I've had a grand old time and wouldn't trade a minute of it for the world. But it is getting close to time for me to move on to far, far better things. What those might be or how I'll get there, I don't really know, at this point. But once again, I have to disappear. I will have spent some remarkable months between your crumbling walls, basking in the warm glow of your lights and the incessant attention of your customers, and have helped in my small way not just to keep the place going but make it better than when I first got hired because (as I joked then) Sid was desperate for a doorman. I have already seen things happen in that bar which happen once per generation in any bar that lasts a third or half as long as Foxes has already lasted. I understand how the bars work in a way that no one does who doesn't actually work in them, and stood close to the center of a major transformation still in progress.
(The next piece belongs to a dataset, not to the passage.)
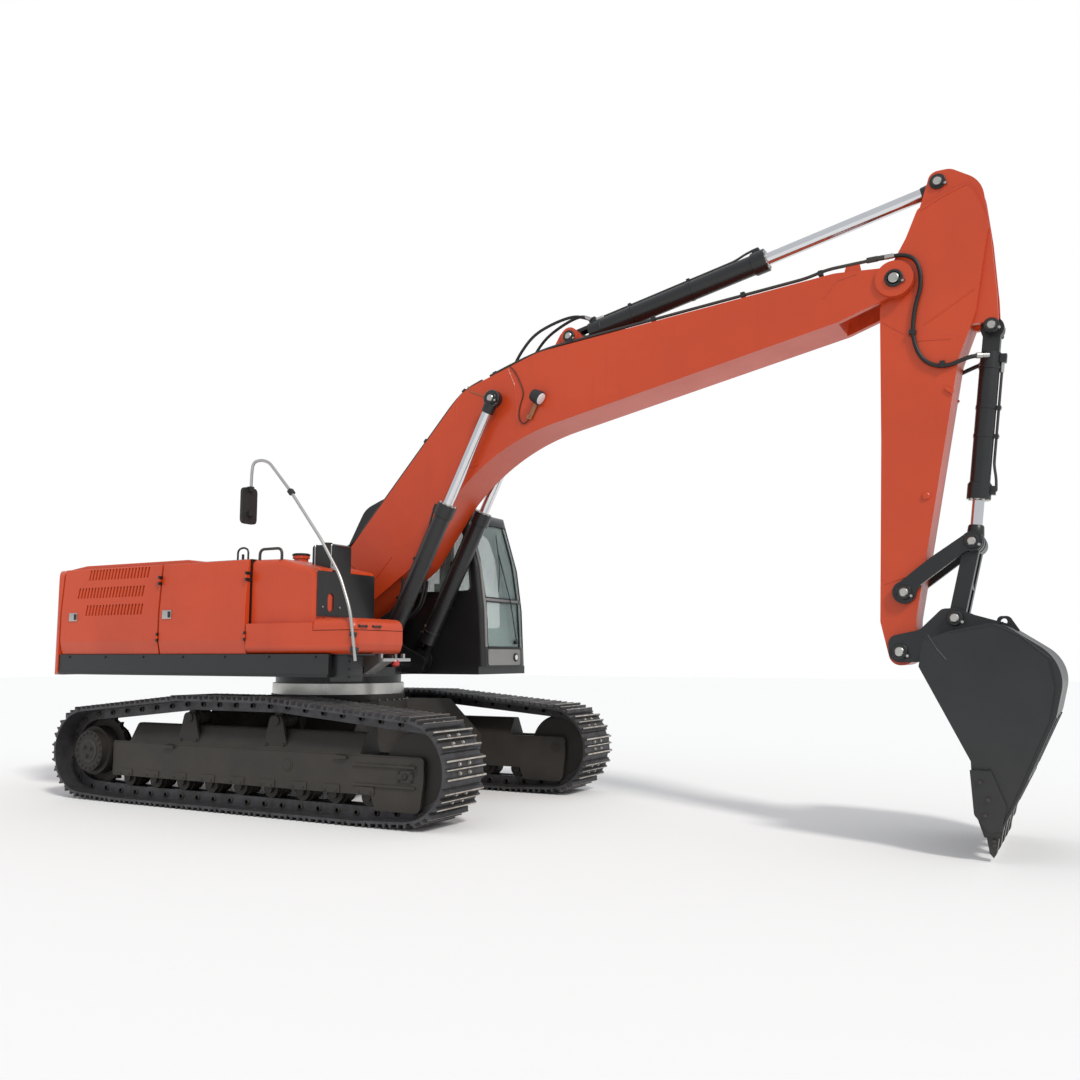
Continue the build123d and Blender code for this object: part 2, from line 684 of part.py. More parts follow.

But it's a closed-off world. Like jail. You can't spend very much time in a closed-off world without having it change you. I think that overall my time at Foxes has changed me for the better; but I know I need to leave before it changes me decidedly for the worse. Same as working graveyard at Frontier last Spring. When I see how cynical I have become just in order to survive it frightens me. I needed a good dose of cynicism, needed to be toughened up, and tempered in the forge. But even pathetic loser pricks like Alfredo are suffering human beings, and I don't like to be in the position of having to say "it's either you or me".
Now is a good time to just stay awake. I've seen so much, and will see so much more before I go; but once the opening presents itself, and once I go, I absolutely can't turn back. I'll probably avoid the place pretty completely until someday, like Pat Bailee, I can go to certain shows because they're still the heart and soul of gay community, with all its fractious crosscurrents and eddies.
I don't know when the time to go with come. It won't be for some minor inconvenience or petty slight. As with all jobs I've ever had, I have to leave on my terms, and those terms have to be good.